Although the staff enjoyed having Hunter, Director of Counseling Kathy Butts said that it hasn’t impacted students’ ability to choose whether they want a male or female counselor. “Whenever any student makes a request, we try to accommodate. We have not yet had a situation when we were not able to meet that request.”

Still, she added, Bergeron hopes to expand its staff. “We are very interested in having a diverse staff here at Bergeron, so having another male counselor and a male NP would be great, as would having more diversity on our staff generally.”

For his part, counselor Ryan Stanton, who has been at St. Michael’s since 2012, said that he’s used to working with more women than men but also appreciates having a team that’s as inclusive as possible.

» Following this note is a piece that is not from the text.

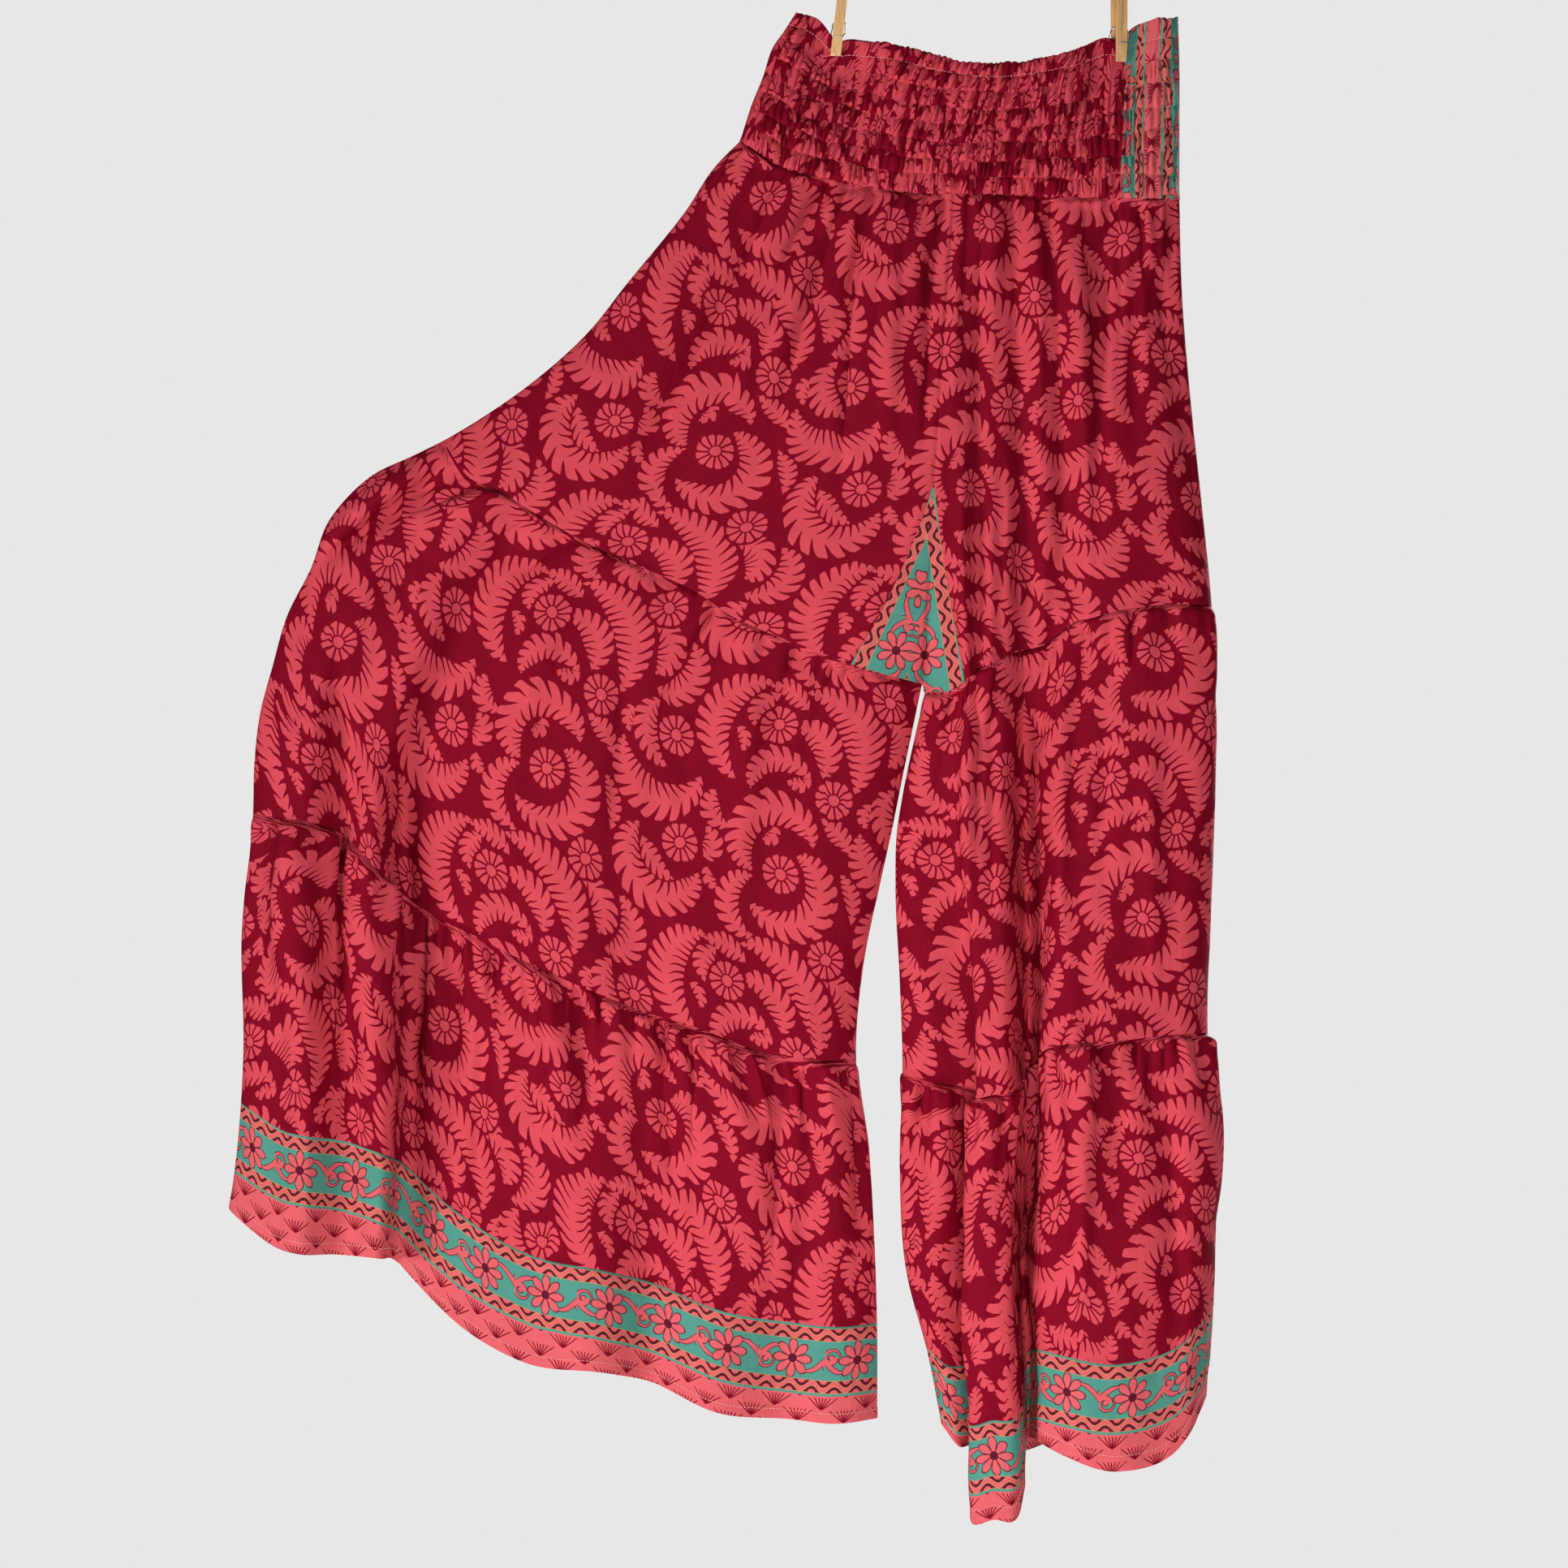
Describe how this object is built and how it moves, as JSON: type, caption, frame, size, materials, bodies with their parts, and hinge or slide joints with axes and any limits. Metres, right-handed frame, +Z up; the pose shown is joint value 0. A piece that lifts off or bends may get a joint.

“In my experience, it’s fairly typical in the field,” Stanton said. As it turns out, this gender gap is part of a bigger trend in the field. According to the American Psychological Association, an average of 2.1 female psychologists have entered the market since 2013 for every male.

“I have appreciated teams that are gender diverse, but more specifically, diverse regarding all social identities,” Stanton said.

All three counselors at Bergeron said they see slightly more female than male students and when it comes to finding a good fit for a counselor, gender is clearly not the only consideration.

“The more diverse we can be as a Wellness center, regarding gender identity, sexual orientation, race, ethnicity and ability status, the better,” said Stanton. “Ideally, folks find a good fit with a counselor, [and] are able to create a safe and trusting environment in which to do the work they want to do.”

The counselors typically get busy in the beginning of the semester and towards final exams, and the center typically tries to accommodate all students by placing them with a female or male counselor, depending on their preference.